▼

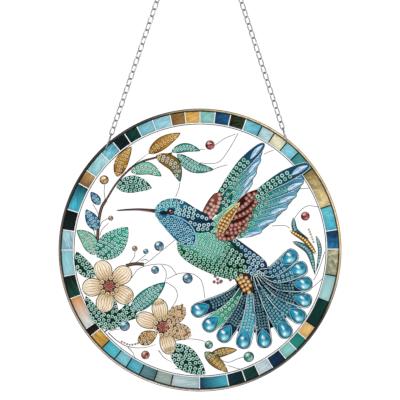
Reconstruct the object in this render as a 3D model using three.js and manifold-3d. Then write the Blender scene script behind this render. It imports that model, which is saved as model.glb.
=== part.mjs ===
// Round suncatcher: a clear panel with a hummingbird and blossoms set in stones,
// a rim of glass tiles inside a brass hoop, and two chains that meet in a hanging ring.
// Millimetres, +Z up. The picture faces -Y. The origin is the inside top of the hanging ring.

import * as THREE from "three";
import { mergeVertices } from "three/addons/utils/BufferGeometryUtils.js";
import Module from "manifold-3d";

const wasm = await Module();
wasm.setup();

// Driving dimensions: panel, rim and hoop
const DISC_RADIUS = 100;
const HOOP_WIDTH = 1.7;
const HOOP_PROUD = 0.3;
const PANEL_THICK = 3;
const TILE_BAND_WIDTH = 8.5;
const TILE_THICK = 0.8;
const TILE_BED = 0.3;
const TILE_JOINT = 0.7;
const ROUND_STEPS = 48;
const PIECE_GAP = 0.3;

// Driving dimensions: hanging fittings
const HOLE_ANGLES = { left: 133.4, right: 50.1 };
const HOLE_EDGE = 0.4;
const HOLE_CLEARANCE = 0.12;
const JUMP_RING_RADIUS = 6.4;
const JUMP_RING_WIRE = 0.9;
const LINK_LENGTH = 6.85;
const LINK_WIDTH = 4.6;
const LINK_WIRE = 0.9;
const LINK_BITE = 0.16;
const LINK_COUNTS = { left: 36, right: 35 };
const HANGING_RING_RADIUS = 7.5;
const HANGING_RING_WIRE = 1.6;
const FITTING_GAP = 0.3;
const RIM_CLEARANCE = 0.05;

// Driving dimensions: stone work
const FIELD_HEIGHT = 1;
const FEATHER_HEIGHT = 0.7;
const LEAF_HEIGHT = 1;
const PETAL_HEIGHT = 0.9;
const STONE_HEIGHT = 1.6;
const BERRY_HEIGHT = 2;
const HEART_RADIUS = 5.4;
const BEAD_HEIGHT = 1.1;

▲

PROBLEM DESCRIPTION:
Where does the word "manifold" appear? Return each line that holds it.

RESULT OF THE TASK:
Reconstruct the object in this render as a 3D model using three.js and manifold-3d. Then write the Blender scene script behind this render. It imports that model, which is saved as model.glb.
import Module from "manifold-3d";